Wanda noted: “Treatment consisted of surgeries and a year of weekly potent chemotherapy, severely impacting our son’s high school senior year. One chemo drug was so toxic, he had to be admitted to the hospital every four weeks for three to seven days to have it administered and begin recovery from it. I learned many more caregiving skills from that year-long experience of caring for my son and am delighted to report he is a childhood cancer survivor 23 years later.”

During Wanda’s most recent family caregiving episode, she provided for her severely disabled sister when her sister’s special residential school sent the students home for health safety reasons when COVID-19 hit. Her sister was with Wanda for 11 months. “I was able to accommodate it while working for the church primarily from home,” Wanda said.

With a humble confidence she could help seniors and also drawing on her spiritual faith to be able to do so, Wanda went to work for the Home Instead franchise that serves West Virginia’s Eastern Panhandle. “I find Jesus’ instructions to ‘do unto others as you would have them do unto you’ to be very sound advice, which I try to follow with all of my clients,” Wanda said.

Wanda always has had a heart for helping others. “I learned the art of caregiving by following the excellent example of both of my parents as they cared for my severely disabled sister, who is six years younger than I,” Wanda said. “At age 9, I began volunteering annually with the American Red Cross in their summer programs for children with disabilities.”

Senior care also was on the horizon for Wanda at a young age. “Being the first grandchild on both sides of my family I had spent a great deal of time with my elderly grandparents and was blessed to have known one of my great-grandmothers. I always enjoyed listening to their stories – it was truly living history!” she said.

As a teenager, Wanda gathered some of her like-minded friends to create a successful babysitting service for families who often found it difficult to find sitters for their children with disabilities. Wanda explained further, “It was a natural progression for me to pursue a degree in special education in college and teach afterward.”

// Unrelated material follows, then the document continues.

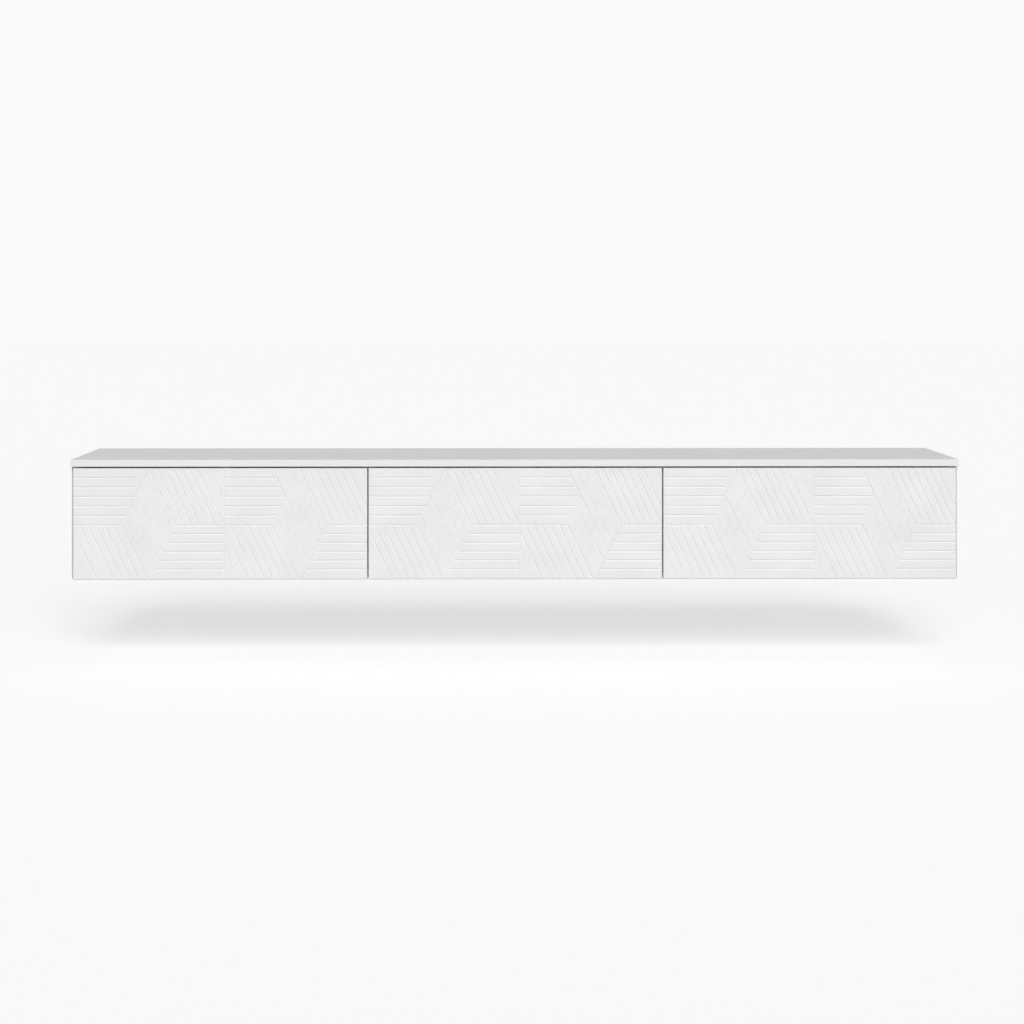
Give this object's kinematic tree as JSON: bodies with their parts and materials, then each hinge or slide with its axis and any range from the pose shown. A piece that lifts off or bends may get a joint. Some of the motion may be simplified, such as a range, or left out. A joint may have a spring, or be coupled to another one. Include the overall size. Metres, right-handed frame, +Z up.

After majoring in special education and securing her college degree, Wanda taught children with learning disabilities in grades ranging from kindergarten to eighth grade for several years. Then she shifted course in her work journey. “Pursuing my love of history,” Wanda said, “I held several different positions at a National Historic Trust property in Northern Virginia for many years. For the past 15 years before joining Home Instead, I served as a parish administrator for an Episcopal church, assisting the rector, vestry and parishioners.”

After retiring from her church job in Purcellville, Virginia, Wanda decided she wanted her next job to be more “hands on.” She said: “I found Home Instead online and was impressed with what I learned of its mission. What I like most about my job is getting to know my clients – their history and their interests. I always learn something from each experience.”

Wanda also described her job fulfillment this way: “It is deeply satisfying to know I may have made my clients’ days a little brighter, their challenges a little easier and their lives a bit more comfortable during our time together. It brings me joy. To be successful as a caregiver, I’d say you need to have patience, flexibility, a sense of humor, and love of people first and foremost.”

Wanda always searches for ways to her clients’ hearts and minds. “I really enjoy discovering what a person’s interests are and joining in however and whenever I can to make it possible for them to experience them – whether it’s gardening, birding, cooking, history, card games, Wordle, music and other activities, and I love sharing a laugh with them!” she said.

“One of my clients was a gourmet cook. While I love to cook, I am no gourmet cook. My client patiently instructs me, and I try my best. What a sense of accomplishment there is when she approves, and we laugh when she tactfully lets me know I failed. If that is the case, her review is, ‘Well, I wouldn’t order it if it was on the menu.’ I’ve cooked a lot of things now that I would never have cooked before. Like I said, I always learn something in this job.”